O que pouca gente sabe é que o Brasil é pioneiro em pesquisas com canabidiol para tratamento de epilepsia, um dos usos já consolidados da maconha para fins medicinais. Apesar disso – e do discurso científico estar sendo usado com fartura no debate, tanto para legitimar a regulamentação quanto para alegar que não existem evidências que a justifiquem –, é quase impossível encontrar, na mídia em Português, materiais esclarecedoras sobre a pesquisa já realizada. Mais uma vez, a imprensa reproduz a polarização e o maniqueísmo reinantes, apresentando o debate nas vozes dos que combatem a “erva do diabo” e, de outro lado, daqueles que supostamente estão interessados apenas no “barato”, dos “maconheiros”. Falta, na minha avaliação, uma revisão cuidadosa das pesquisas e das evidências já existentes que, embora ainda sejam insuficientes para boa parte das enfermidades, sem dúvida indicam um imenso potencial que precisa ser urgentemente explorado, com responsabilidade e compromisso primordial com o interesse público. Ainda está em tempo, considerando a possibilidade – e a grande importância – da participação informada de diferentes segmentos da sociedade na consulta pública que deve se iniciar em breve.

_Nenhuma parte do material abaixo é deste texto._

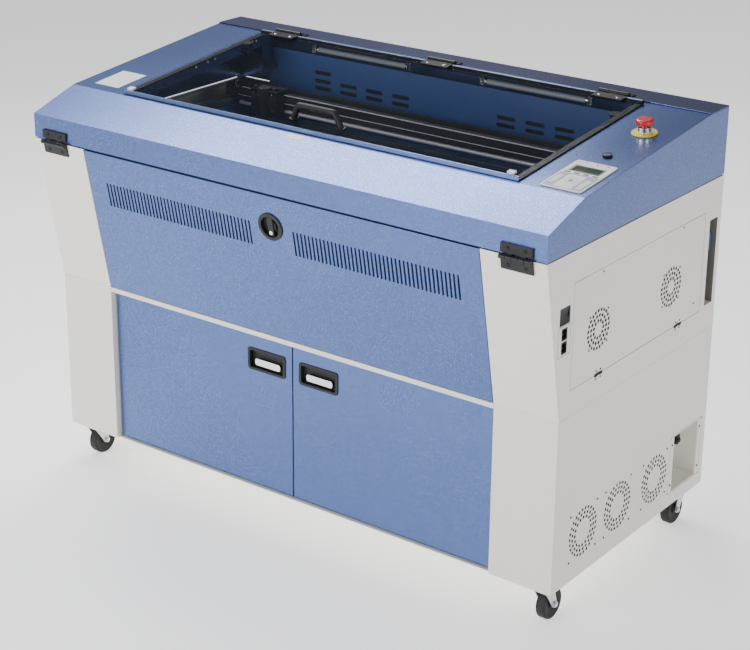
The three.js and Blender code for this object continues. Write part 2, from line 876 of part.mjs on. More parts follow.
// The lid hinge's pin in the hood's frame, and the strut studs on their circle round it.
const pinS = openingRear + pinBack;
const pinY = hoodFold + pinS * Math.cos(topSlope) - pinHeight * Math.sin(topSlope);
const pinZ = foldZ + pinS * Math.sin(topSlope) + pinHeight * Math.cos(topSlope);
const lidStudAngle = topSlope + Math.asin(strutDrop / strutArm);
const onCircle = (angle) => [
  pinY - strutArm * Math.cos(angle),
  pinZ - strutArm * Math.sin(angle),
];
const [lidStudY, lidStudZ] = onCircle(lidStudAngle);
const [baseStudY, baseStudZ] = onCircle(lidStudAngle + strutApex);
for (const side of [-1, 1]) {
  hoodShell = joined(
    hoodShell,
    onTopPlane(
      box(
        side * openingHalf,
        side * lipOut,
        openingFront - openingLip,
        openingRear,
        -openingLipDepth,
        -1,
      ),
    ),
    box(
      side * openingHalf,
      side * lipOut,
      baseStudY - 18,
      baseStudY + 18,
      baseStudZ - 14,
      ridgeZ - sheet + 0.5,
    ),
    rod(
      "x",
      studRadius,
      side * (strutX - 6),
      side * (openingHalf + 1),
      [baseStudY, baseStudZ],
      12,
    ),
  );
}
part("hood_shell", hoodShell, finish.blue, hood);

// The rear strip lies behind the ridge and carries the outer knuckles and pins of the lid hinges.
const stripThick = 3;
const stripTop = ridgeZ + gap + stripThick;
const stripFront = pinY + lidHinge.radius + 2;
let rearStrip = box(-half, half, stripFront, depth, ridgeZ + gap, stripTop);
const hingePlaces = Array.from(
  { length: lidHinge.count },
  (_, i) => (i - (lidHinge.count - 1) / 2) * lidHinge.pitch,
);
const lidKnuckle = lidHinge.width / 3;
for (const x of hingePlaces) {
  for (const side of [-1, 1]) {
    const inner = x + side * (lidKnuckle / 2);
    const outer = x + side * (lidHinge.width / 2);
    rearStrip = joined(
      rearStrip,
      rod("x", lidHinge.radius, inner, outer, [pinY, pinZ], 16),
      box(inner, outer, pinY, stripFront + 2, stripTop - 1, pinZ - 1),
    );
  }
  rearStrip = joined(
    rearStrip,
    rod("x", lidHinge.pin, x - lidHinge.width / 2, x + lidHinge.width / 2, [pinY, pinZ], 12),
    box(
      x - lidHinge.width / 2,
      x + lidHinge.width / 2,
      stripFront,
      stripFront + lidHinge.reach,
      stripTop - 1,
      stripTop + lidHinge.leaf,
    ),
  );
}
part("hood_rear_strip", rearStrip, finish.strip, hood);

// ---- lid: frame with hinge leaves and strut lugs, clear sheet, bridge handle ----
const lidHalf = openingHalf + lidOverlap;
const lidFront = openingFront - lidOverlap;
const lidRear = openingRear + 1;
const lidLift = 0.6;
const lidSheetLow = lidLift + lidFrameThick + gap;
const lidSheetHigh = lidSheetLow + acrylic;
const lidBar = 9;
let lidFrame = cut(
  box(-lidHalf, lidHalf, lidFront, lidRear, lidLift, lidLift + lidFrameThick),
  box(
    -lidHalf + lidFrameWidth,
    lidHalf - lidFrameWidth,
    lidFront + lidFrameWidth,
    lidRear - lidFrameWidth,
    lidLift - 1,
    lidLift + lidFrameThick + 1,
  ),
);
const leafLow = lidSheetHigh + gap;
lidFrame = lidFrame.add(
  box(-lidHalf, lidHalf, lidRear - lidBar, lidRear, lidLift, leafLow + 1),
);
for (const x of hingePlaces) {
  const inner = lidKnuckle / 2 - gap * 2;
  const barrel = cut(
    joined(
      rod("x", lidHinge.radius, x - inner, x + inner, [pinS, pinHeight], 16),
      box(x - inner, x + inner, lidRear - 2, pinS, pinHeight - 4, pinHeight - 1),
    ),
    rod("x", lidHinge.pin + 0.5, x - inner - 1, x + inner + 1, [pinS, pinHeight], 12),
  );
  lidFrame = joined(
    lidFrame,
    box(
      x - lidHinge.width / 2,
      x + lidHinge.width / 2,
      lidRear - lidHinge.reach,
      lidRear,
      leafLow,
      leafLow + lidHinge.leaf,
    ),
    barrel,
  );
}
const lugInner = strutX - 16;
const lidStudS = pinS - strutArm * Math.cos(Math.asin(strutDrop / strutArm));
const lidStudN = pinHeight - strutDrop;
for (const side of [-1, 1]) {
  lidFrame = joined(
    lidFrame,
    box(
      side * (lugInner - 2),
      side * (lidHalf - 2),
      lidStudS - 12,
      lidStudS + 12,
      lidLift,
      lidLift + lidFrameThick,
    ),
    box(
      side * lugInner,
      side * (lugInner + 3),
      lidStudS - 8,
      lidStudS + 8,
      lidStudN - 6,
      lidLift + 1,
    ),
    rod("x", studRadius, side * lugInner, side * (strutX + 6), [lidStudS, lidStudN], 12),
  );
}
part("lid_frame", lidFrame, finish.black, topPlane);
const lidSheet = box(
  -lidHalf,
  lidHalf,
  lidFront,
  lidRear - lidBar - gap,
  lidSheetLow,
  lidSheetHigh,
);
part("lid_window", lidSheet, finish.smoke, topPlane);
const gripFoot = lidSheetHigh + gap;
const gripRise = gripFoot + grip.rise;
const handle = joined(
  rod("x", grip.radius, -grip.half, grip.half, [grip.from, gripRise - grip.radius], 16),
  rod("z", grip.foot, gripFoot, gripRise - grip.radius, [-grip.half + 8, grip.from], 16),
  rod("z", grip.foot, gripFoot, gripRise - grip.radius, [grip.half - 8, grip.from], 16),
);
part("lid_handle", handle, finish.black, topPlane);

// ---- gas struts: a cylinder on the hood's stud and a rod on the lid's, on one line ----
const strutTurn = Math.atan2(baseStudY - lidStudY, lidStudZ - baseStudZ);
const eyeHalf = 5;
function strutEye() {
  return cut(
    rod("x", strutRadius, -eyeHalf, eyeHalf, [0, 0], 16),
    rod("x", studBore, -eyeHalf - 1, eyeHalf + 1, [0, 0], 12),
  );
}
for (const [name, side] of [
  ["left", -1],
  ["right", 1],
]) {
  const lower = new THREE.Group();
  lower.position.set(side * strutX, baseStudY, baseStudZ);
  lower.rotation.x = strutTurn;
  hood.add(lower);
  const neck = strutRadius - 2;
  const cylinder = joined(
    strutEye(),
    cut(
      rod("z", strutRadius - 1, neck, strutLength, [0, 0], 16),
      rod("z", strutBore, neck + 6, strutLength + 1, [0, 0], 12),
    ),
  );
  part("strut_cylinder_" + name, cylinder, finish.black, lower);
  const upper = new THREE.Group();
  upper.position.set(side * strutX, lidStudY, lidStudZ);
  upper.rotation.x = strutTurn;
  hood.add(upper);
  const rodEye = cut(
    rod("x", studRadius + 3, -eyeHalf, eyeHalf, [0, 0], 16),
    rod("x", studBore, -eyeHalf - 1, eyeHalf + 1, [0, 0], 12),
  );
  const shaft = rod("z", strutRodRadius, -strutLength + 8, -studRadius - 1.5, [0, 0], 12);
  part("strut_rod_" + name, rodEye.add(shaft), finish.chrome, upper);
}

// ---- front hinges: black butt hinges between the columns and the hood ----
const knuckles = 5;
const knuckleRun = hoodHinge.width / knuckles;
function frontHingeLeaf(side, upper) {
  const clear = 0.4;
  const start = side * (half - hoodHinge.fromSide - hoodHinge.width);
  const at = (i) => start + side * i * knuckleRun;
  const near = hoodPin.z + (upper ? 1 : -1) * (hoodHinge.radius + 2.5);
  const far = upper ? hoodHinge.high : hoodHinge.low;
  const backAt = (z) => (upper ? -gap : slantY(z) - gap);
  const plate = (a, b, from, to) => {
    const outline = [
      [backAt(from), from],
      [backAt(to), to],
      [backAt(to) - hoodHinge.leaf, to],
      [backAt(from) - hoodHinge.leaf, from],
    ];
    return prismX(upper ? outline.reverse() : outline, a, b);
  };
  let leaf = plate(start, start + side * hoodHinge.width, near, far);
  for (let i = 0; i < knuckles; i++) {
    if ((i % 2 === 0) === upper) continue;
    const a = at(i) + (i > 0 ? side * clear : 0);
    const b = at(i + 1) - (i < knuckles - 1 ? side * clear : 0);
    const bore = rod("x", hoodHinge.pin + 0.6, a - side, b + side, [hoodPin.y, hoodPin.z], 12);
    const barrel = rod("x", hoodHinge.radius, a, b, [hoodPin.y, hoodPin.z], 16);
    const knuckleSolid = barrel.add(plate(a, b, near, hoodPin.z + (upper ? 3.4 : -3.4)));
    leaf = leaf.add(upper ? cut(knuckleSolid, bore) : knuckleSolid);
  }
  if (!upper) {
    leaf = leaf.add(
      rod("x", hoodHinge.pin, at(0) + side, at(knuckles) - side, [hoodPin.y, hoodPin.z], 12),
    );
  }
  return leaf;
}
for (const [name, side] of [
  ["left", -1],
  ["right", 1],
]) {
  part("hood_hinge_lower_" + name, frontHingeLeaf(side, false), finish.black, machine);
  part("hood_hinge_upper_" + name, frontHingeLeaf(side, true), finish.black, hood);
}

// ---- work lamps under the rear edge of the opening ----
const lampY = hoodFold + openingRear + lamp.back;
const lampZ = ridgeZ - lamp.drop;
for (const [name, x] of [
  ["left", lamp.leftAt],
  ["right", lamp.rightAt],
]) {
  const from = x - lamp.length / 2;
  const to = x + lamp.length / 2;
  const socket = 14;
  let tubeLamp = rod("x", lamp.radius, from, to, [lampY, lampZ], 16);
  for (const at of [from, to - socket]) {
    tubeLamp = tubeLamp.add(
      box(at, at + socket, lampY - 9, lampY + 9, lampZ - 10, ridgeZ - sheet - 1.2),
    );
  }
  part("work_lamp_" + name, tubeLamp, finish.frosted, hood);
}

// ---- controls on the hood's right margin ----
const controlHalf = control.width / 2;
const displayHole = [
  control.x - display.width / 2,
  control.x + display.width / 2,
  display.from,
  display.to,
];
const controlPanel = cut(
  box(
    control.x - controlHalf,
    control.x + controlHalf,
    control.from,
    control.to,
    gap,
    gap + control.thick,
  ),
  box(...displayHole, gap + 1, gap + control.thick + 1),
);
part("control_panel", controlPanel, finish.white, topPlane);
const displayWindow = box(
  displayHole[0] + gap,
  displayHole[1] - gap,
  displayHole[2] + gap,
  displayHole[3] - gap,
  gap + 1 + gap,
  gap + control.thick + 0.6,
);
part("display_window", displayWindow, finish.lcd, topPlane);

const keyGroup = new THREE.Group();
keyGroup.position.set(control.x - 7, keyLock.from, gap);
topPlane.add(keyGroup);
const keyBody = joined(
  rod("z", keyLock.radius, 0, keyLock.rise, [0, 0], 20),
  rod("z", 6, keyLock.rise - 1, keyLock.rise + 3, [0, 0], 16),
  box(-1.2, 1.2, -6, 6, keyLock.rise + 2, keyLock.rise + 24),
);
part("key_switch", keyBody, finish.chrome, keyGroup);

const stopGroup = new THREE.Group();
stopGroup.position.set(control.x - 5.5, stop.from, gap);
topPlane.add(stopGroup);
const collarTop = stop.rise;
const stopCollar = cut(
  joined(
    rod("z", stop.ring, 0, 3, [0, 0], 28),
    rod("z", stop.collar, 2, collarTop, [0, 0], 20),
  ),
  rod("z", 9, 4, collarTop + 1, [0, 0], 16),
);
part("stop_collar", stopCollar, finish.yellow, stopGroup);
const stopButton = joined(
  rod("z", 8, 4 + stop.travel + 1, collarTop + stop.travel + 2, [0, 0], 16),
  rod("z", stop.button, collarTop + stop.travel + 1, collarTop + stop.travel + 13, [0, 0], 28),
);
part("stop_button", stopButton, finish.red, stopGroup);

// ---- casters ----
const axleZ = wheelRadius - casterHeight;
const forkTop = -casterPlate.thick - gap;
for (const [name, x, y, back] of casters) {
  const group = new THREE.Group();
  group.position.set(x, y, 0);
  machine.add(group);
  const trail = back * casterTrail;
  const cheek = wheelWidth / 2 + 1.5;
  const crown = forkTop - swivelHeight;
  let fork = rod("z", swivelRadius, crown, forkTop, [0, 0], 20);
  const reach = cheek + forkThick;
  fork = fork.add(box(-reach, reach, -18, 18, crown - 3, crown + 1));
  const fin = [
    [-18 * back, crown],
    [18 * back, crown],
    [trail + 9 * back, axleZ - 4],
    [trail, axleZ - 9],
    [trail - 9 * back, axleZ - 4],
  ];
  const finOutline = back > 0 ? fin : fin.reverse();
  for (const side of [-1, 1]) {
    fork = fork.add(prismX(finOutline, side * cheek, side * reach));
  }
  fork = fork.add(rod("x", axleRadius, -reach - 2, reach + 2, [trail, axleZ], 12));
  part("caster_fork_" + name, fork, finish.zinc, group);
  const wheel = cut(
    rod("x", wheelRadius, -wheelWidth / 2, wheelWidth / 2, [trail, axleZ], 32, true),
    rod("x", axleRadius + 0.5, -wheelWidth, wheelWidth, [trail, axleZ], 12),
  );
  part("caster_wheel_" + name, wheel, finish.rubber, group);
  if (back > 0) {
    const pedalHalf = cheek - 0.5;
    const armTop = crown - 3 - gap;
    const padFront = trail + wheelRadius + 3;
    const pedal = joined(
      box(-pedalHalf, pedalHalf, 19, padFront + 3, armTop - 2, armTop),
      box(-pedalHalf, pedalHalf, padFront, padFront + 3, armTop - 11, armTop),
      box(-pedalHalf, pedalHalf, padFront, padFront + 20, armTop - 12, armTop - 9),
    );
    part("caster_brake_" + name, pedal, finish.zinc, group);
  }
}

export default root;
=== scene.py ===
import bpy
import json
import math
from mathutils import Matrix, Vector


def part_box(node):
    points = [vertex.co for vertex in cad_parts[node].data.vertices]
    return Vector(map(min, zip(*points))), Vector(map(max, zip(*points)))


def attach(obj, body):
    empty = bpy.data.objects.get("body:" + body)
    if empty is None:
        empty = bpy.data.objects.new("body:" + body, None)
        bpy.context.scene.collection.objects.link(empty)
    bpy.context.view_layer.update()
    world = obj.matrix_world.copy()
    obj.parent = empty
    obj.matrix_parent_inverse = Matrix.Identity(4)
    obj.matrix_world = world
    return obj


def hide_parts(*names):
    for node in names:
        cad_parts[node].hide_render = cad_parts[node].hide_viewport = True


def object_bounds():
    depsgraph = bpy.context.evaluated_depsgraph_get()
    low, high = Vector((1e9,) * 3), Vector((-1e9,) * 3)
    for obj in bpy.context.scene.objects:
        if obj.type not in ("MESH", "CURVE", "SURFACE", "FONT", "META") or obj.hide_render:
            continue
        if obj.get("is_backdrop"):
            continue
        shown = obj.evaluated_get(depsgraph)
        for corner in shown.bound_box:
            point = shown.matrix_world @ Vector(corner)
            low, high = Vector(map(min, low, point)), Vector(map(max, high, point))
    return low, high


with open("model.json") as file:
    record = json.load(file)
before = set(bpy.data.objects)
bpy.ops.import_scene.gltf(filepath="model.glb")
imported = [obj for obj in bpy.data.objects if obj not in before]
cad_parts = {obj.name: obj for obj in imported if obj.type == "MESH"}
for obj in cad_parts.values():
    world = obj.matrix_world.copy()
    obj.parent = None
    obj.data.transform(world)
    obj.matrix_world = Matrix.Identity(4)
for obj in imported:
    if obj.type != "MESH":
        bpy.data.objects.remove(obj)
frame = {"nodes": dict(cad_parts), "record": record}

cad_low, cad_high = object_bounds()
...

Para concluir, deixo como dicas de leitura, que encontrei na minha busca por mais informações sobre o tema, a plataforma Sechat – em Português, reunindo principalmente notícias sobre o assunto, com viés para a legalização – e, especialmente, matéria extensa da revista do The New York Times, que apresenta a trajetória histórica do consumo de maconha (situando inclusive a associação entre criminalização e preconceito racial), comenta o lugar que vem sendo ocupado pelos movimentos de pacientes (citando efeitos sobre os estudos formais do que chama de “aplicações vernaculares” da maconha), explica como o canabidiol atua no organismo e, também, situa os diferentes estudos em andamento, indicando porque os derivados da maconha são compreendidos como extremamente promissores em diferentes condições.

Boas leituras, e até a semana que vem.